The study says that imbalanced access to high visibility jobs and lack of worldwide experience are the major impediments to advancing their careers.

Entry-level jobs for women are always inferior compared to those of men, in terms of pay and levels. Women invariably start at lesser level jobs and are paid much less than the men. What is worse, the study by non-profit group Catalyst says, is that the gender gap instead of lessening widens as their careers develop.

Christine Silva senior director, research at Catalyst and the lead author of the study said that there are a few of those on-the-job experiences that promote and lead to advancement. These are projects that attract everyone’s attention and are of vital importance to the company and also provide international exposure to those involved in such projects.

Silva says that the crux of her study is that such projects and opportunities are disproportionately dispersed and “women get fewer of all these critical experience than men do.”

The study based its findings on online interactions of 1,660 outstanding alumni, both men and women from Asia, Canada, Europe and the United States, who graduated from business school in the decade between 1996 and 2007.

The study was endeavoring to trace the career path of the graduates from business schools to their work positions and what could be done to bridge this gender disparity.

According to the Institute for Women’s Policy Research, even though women constitute almost half of the country’s workforce, they earned only 77 percent for each dollar earned by their male colleagues – an earnings discrepancy of 23 percent.

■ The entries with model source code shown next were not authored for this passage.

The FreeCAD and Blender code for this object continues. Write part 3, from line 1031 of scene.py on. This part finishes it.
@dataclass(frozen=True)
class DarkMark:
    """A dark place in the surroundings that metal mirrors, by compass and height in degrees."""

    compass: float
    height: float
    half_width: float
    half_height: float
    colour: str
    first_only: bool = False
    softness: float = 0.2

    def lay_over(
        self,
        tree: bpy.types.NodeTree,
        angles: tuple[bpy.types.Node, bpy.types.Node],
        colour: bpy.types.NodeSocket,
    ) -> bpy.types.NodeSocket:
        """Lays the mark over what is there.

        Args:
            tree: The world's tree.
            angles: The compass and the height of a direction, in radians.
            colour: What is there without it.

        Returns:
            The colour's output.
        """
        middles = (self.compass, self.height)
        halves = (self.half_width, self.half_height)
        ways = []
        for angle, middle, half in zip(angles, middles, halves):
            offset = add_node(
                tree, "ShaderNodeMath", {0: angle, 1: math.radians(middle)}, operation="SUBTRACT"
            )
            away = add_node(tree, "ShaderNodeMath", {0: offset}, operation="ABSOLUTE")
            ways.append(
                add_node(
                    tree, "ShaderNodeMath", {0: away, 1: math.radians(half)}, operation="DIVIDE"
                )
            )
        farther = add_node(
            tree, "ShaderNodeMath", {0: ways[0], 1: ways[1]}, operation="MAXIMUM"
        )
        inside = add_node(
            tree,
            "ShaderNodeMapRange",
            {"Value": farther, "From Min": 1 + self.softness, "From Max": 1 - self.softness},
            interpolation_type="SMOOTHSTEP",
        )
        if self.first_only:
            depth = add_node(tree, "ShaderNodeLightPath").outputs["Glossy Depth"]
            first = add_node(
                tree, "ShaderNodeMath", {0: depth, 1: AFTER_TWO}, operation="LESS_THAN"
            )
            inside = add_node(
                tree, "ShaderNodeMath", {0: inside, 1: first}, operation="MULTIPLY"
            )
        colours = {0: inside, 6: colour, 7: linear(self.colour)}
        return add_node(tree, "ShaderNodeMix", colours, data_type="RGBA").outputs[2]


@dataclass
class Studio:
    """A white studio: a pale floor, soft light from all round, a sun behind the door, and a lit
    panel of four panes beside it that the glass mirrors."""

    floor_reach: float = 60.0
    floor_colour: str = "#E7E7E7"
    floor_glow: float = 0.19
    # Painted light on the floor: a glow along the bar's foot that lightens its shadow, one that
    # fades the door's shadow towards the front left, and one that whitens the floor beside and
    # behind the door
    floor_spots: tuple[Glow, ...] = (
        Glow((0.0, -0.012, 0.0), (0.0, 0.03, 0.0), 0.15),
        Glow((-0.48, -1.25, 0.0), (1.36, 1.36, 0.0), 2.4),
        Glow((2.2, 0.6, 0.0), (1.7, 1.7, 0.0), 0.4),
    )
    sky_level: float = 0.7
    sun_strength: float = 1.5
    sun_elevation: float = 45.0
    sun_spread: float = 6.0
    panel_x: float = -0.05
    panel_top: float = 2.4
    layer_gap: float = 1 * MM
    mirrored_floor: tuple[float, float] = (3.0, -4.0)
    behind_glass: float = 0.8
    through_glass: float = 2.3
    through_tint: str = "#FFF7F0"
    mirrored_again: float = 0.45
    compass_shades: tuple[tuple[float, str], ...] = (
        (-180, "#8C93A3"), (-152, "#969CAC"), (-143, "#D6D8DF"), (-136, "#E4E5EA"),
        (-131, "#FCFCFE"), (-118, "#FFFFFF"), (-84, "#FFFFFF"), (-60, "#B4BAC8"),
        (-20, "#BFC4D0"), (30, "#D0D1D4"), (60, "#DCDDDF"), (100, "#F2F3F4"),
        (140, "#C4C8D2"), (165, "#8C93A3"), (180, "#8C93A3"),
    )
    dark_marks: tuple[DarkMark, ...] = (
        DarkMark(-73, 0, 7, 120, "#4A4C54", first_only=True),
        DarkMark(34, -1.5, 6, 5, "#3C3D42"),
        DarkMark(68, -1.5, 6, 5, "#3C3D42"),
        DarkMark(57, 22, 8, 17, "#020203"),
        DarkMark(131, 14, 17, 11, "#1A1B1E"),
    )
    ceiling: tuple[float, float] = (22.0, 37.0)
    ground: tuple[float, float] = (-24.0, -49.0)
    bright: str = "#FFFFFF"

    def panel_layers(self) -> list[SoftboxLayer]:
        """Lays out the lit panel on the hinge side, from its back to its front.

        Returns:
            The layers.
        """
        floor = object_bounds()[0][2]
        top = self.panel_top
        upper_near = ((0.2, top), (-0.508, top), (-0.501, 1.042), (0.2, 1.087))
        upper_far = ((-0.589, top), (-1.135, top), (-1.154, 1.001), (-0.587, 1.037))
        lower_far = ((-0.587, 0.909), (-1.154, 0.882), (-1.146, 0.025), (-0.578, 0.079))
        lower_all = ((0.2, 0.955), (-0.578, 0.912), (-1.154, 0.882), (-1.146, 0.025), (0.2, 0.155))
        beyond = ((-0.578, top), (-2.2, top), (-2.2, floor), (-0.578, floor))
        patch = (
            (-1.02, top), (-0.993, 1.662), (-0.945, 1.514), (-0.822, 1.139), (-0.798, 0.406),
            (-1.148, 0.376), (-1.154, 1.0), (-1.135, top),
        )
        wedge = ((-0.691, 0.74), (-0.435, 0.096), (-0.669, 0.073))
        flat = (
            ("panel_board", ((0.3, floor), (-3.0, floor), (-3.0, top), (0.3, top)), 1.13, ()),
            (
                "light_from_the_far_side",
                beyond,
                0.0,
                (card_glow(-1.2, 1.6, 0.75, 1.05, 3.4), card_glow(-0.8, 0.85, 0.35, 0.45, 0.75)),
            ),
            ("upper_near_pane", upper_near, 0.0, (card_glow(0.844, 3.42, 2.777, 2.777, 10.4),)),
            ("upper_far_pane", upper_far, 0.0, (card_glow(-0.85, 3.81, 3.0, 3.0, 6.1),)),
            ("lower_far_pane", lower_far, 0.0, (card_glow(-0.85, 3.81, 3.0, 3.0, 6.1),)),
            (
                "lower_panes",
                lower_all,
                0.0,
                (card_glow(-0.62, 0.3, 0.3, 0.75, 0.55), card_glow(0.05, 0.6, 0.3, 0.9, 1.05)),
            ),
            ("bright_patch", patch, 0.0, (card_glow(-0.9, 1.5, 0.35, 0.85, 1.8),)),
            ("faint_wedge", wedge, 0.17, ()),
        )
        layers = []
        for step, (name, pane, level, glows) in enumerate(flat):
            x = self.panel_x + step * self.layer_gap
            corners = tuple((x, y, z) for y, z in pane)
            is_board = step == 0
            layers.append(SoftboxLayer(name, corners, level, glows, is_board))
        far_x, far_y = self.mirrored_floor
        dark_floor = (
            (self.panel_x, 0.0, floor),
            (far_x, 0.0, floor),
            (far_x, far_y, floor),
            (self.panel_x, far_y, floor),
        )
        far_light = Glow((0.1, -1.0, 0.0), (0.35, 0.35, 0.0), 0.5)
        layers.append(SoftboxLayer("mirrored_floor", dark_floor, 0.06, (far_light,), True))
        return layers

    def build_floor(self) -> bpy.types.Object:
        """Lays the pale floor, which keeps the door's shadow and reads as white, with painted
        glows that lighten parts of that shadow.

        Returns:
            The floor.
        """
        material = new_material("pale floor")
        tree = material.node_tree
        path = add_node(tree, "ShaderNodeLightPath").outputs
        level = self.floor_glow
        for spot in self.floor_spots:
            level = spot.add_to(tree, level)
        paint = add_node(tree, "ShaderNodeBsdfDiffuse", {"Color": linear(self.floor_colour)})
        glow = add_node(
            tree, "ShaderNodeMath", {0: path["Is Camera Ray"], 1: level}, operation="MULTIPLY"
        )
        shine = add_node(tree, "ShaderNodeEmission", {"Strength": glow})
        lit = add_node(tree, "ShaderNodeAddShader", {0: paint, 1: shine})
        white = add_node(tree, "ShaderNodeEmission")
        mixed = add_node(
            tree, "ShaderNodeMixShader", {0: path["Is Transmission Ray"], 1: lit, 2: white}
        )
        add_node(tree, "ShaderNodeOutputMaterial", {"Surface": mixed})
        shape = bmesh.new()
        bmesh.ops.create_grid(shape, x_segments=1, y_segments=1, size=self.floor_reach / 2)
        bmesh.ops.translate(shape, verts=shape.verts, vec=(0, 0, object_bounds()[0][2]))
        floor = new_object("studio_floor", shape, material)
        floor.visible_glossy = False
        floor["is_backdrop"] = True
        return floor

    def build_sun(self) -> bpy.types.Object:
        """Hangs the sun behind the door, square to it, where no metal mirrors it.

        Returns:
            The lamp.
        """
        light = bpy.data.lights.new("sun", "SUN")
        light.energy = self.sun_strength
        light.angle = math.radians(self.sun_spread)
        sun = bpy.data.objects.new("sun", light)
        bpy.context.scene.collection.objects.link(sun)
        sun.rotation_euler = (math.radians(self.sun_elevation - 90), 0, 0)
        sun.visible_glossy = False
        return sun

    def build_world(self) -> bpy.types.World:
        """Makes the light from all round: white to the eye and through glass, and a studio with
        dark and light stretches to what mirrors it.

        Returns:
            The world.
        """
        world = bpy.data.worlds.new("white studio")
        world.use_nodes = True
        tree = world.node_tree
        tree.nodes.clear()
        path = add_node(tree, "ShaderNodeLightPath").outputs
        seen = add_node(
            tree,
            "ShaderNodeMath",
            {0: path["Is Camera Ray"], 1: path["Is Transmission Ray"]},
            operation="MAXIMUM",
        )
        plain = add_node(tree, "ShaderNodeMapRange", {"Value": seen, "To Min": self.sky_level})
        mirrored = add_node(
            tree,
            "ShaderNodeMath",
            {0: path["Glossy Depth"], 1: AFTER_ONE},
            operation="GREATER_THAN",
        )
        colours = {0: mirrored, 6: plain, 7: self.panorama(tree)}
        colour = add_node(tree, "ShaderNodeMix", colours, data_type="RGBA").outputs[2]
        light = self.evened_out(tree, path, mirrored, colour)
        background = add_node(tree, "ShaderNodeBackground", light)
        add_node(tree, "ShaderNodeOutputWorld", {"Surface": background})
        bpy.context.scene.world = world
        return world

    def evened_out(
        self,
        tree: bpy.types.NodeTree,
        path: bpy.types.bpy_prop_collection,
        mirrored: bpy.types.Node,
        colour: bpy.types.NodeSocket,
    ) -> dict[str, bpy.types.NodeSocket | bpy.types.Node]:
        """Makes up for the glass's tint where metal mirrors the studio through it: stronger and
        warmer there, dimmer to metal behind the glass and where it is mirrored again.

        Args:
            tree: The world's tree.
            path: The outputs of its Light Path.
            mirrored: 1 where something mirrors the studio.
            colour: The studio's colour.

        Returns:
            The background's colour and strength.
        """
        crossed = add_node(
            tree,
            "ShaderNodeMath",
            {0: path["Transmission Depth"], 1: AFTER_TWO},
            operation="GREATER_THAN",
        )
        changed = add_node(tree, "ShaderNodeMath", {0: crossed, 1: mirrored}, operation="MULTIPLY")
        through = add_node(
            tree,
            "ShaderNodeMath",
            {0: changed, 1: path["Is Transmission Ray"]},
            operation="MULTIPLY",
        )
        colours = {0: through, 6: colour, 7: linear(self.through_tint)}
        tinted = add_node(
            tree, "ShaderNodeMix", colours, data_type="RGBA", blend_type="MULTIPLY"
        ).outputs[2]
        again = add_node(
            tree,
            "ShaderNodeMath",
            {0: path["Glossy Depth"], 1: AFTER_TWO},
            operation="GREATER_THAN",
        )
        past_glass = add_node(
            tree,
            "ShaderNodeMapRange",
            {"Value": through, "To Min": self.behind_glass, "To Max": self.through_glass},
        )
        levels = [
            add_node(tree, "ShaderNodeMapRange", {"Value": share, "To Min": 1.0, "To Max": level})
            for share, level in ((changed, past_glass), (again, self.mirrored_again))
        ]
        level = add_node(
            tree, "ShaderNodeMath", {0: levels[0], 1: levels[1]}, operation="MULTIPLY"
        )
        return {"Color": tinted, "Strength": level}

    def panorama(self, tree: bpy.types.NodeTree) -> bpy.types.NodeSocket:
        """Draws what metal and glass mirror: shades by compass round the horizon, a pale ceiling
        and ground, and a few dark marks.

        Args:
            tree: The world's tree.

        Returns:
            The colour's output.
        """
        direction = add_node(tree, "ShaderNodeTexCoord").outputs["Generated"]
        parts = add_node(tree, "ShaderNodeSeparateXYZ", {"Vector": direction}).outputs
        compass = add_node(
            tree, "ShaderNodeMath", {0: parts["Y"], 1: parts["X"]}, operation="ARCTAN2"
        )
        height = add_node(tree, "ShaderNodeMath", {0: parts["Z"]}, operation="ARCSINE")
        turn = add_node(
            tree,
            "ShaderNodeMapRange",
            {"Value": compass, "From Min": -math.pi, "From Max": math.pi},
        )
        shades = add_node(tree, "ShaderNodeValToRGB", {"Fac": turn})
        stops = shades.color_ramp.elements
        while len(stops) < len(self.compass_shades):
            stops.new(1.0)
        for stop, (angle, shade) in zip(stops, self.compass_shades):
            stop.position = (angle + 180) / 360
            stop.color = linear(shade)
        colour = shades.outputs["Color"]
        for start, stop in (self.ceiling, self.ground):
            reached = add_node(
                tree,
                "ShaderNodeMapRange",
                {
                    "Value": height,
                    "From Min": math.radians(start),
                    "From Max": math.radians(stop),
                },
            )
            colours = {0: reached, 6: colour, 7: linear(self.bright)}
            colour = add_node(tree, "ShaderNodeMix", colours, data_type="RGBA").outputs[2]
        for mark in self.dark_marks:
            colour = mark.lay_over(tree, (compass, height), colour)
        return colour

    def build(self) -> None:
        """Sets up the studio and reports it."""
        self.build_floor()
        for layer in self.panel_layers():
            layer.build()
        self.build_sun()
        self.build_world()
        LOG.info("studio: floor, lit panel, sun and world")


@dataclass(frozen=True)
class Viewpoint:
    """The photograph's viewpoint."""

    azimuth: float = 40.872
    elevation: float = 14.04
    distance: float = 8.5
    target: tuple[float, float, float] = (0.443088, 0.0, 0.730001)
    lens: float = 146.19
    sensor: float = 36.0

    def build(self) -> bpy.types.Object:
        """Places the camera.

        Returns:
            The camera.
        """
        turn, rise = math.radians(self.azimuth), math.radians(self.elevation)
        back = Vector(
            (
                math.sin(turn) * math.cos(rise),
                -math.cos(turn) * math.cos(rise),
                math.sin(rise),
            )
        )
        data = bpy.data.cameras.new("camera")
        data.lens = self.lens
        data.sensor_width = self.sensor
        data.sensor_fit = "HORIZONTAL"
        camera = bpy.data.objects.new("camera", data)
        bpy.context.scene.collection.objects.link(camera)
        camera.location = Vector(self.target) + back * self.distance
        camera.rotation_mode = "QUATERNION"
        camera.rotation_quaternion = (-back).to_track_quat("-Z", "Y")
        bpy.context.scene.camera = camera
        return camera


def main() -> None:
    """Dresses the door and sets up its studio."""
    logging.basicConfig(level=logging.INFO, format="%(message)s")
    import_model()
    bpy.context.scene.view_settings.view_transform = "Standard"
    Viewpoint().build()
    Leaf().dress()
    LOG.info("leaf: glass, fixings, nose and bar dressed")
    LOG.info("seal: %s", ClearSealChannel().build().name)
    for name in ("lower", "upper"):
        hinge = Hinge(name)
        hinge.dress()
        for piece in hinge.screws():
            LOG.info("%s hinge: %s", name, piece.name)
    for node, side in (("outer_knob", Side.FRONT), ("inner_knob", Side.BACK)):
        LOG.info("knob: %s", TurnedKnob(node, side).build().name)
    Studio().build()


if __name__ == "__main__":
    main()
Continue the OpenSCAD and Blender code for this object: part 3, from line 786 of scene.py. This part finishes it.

The study revealed that the women drew lesser pay than the men in almost all professions.

The questions that the study posed to the graduates related to their career histories, the number of projects they had been assigned and worked on and would they be prepared to move overseas for a job.

A major portion, 62 percent said that they felt that high-profile jobs had impacted their careers the most. A mere 10 percent said that corporate training programs played a major role in their careers.

The study also revealed the projects headed by men were double the size than those where women were at the helm. Moreover, the men had more people on their teams and a much broader corporate visibility. The men were given more vital and decisive responsibilities and handled finances upwards of $10 million.

Silva said that even though the women did an equal number of projects as the men, the fact that their projects were smaller and of lesser significance impacted their growth and advancement. “It was those elements that predicted advancement, not how many projects they led,” she said.

The study also found that men were getting preference when it came to international postings and the women were being ignored. Those who said they’d be happy to shift abroad if the job demanded it, 9 percent more men got overseas postings than the women.

Silva said that the research reveals that both men and women are equally motivated and walk the same pathway to achieve career success. Yet the men climb higher than the women, even though both have put in similar efforts. “Women seem to be doing all the right things with those strategies but men get a bigger payoff from them,” she said.

Silva recommended that women must adopt a hard line attitude by approaching sponsors and asking them to use their influence to help them get promotion and developmental opportunities that they are otherwise denied.

She said that only by getting into these big roles could they assist in bridging the gender gap.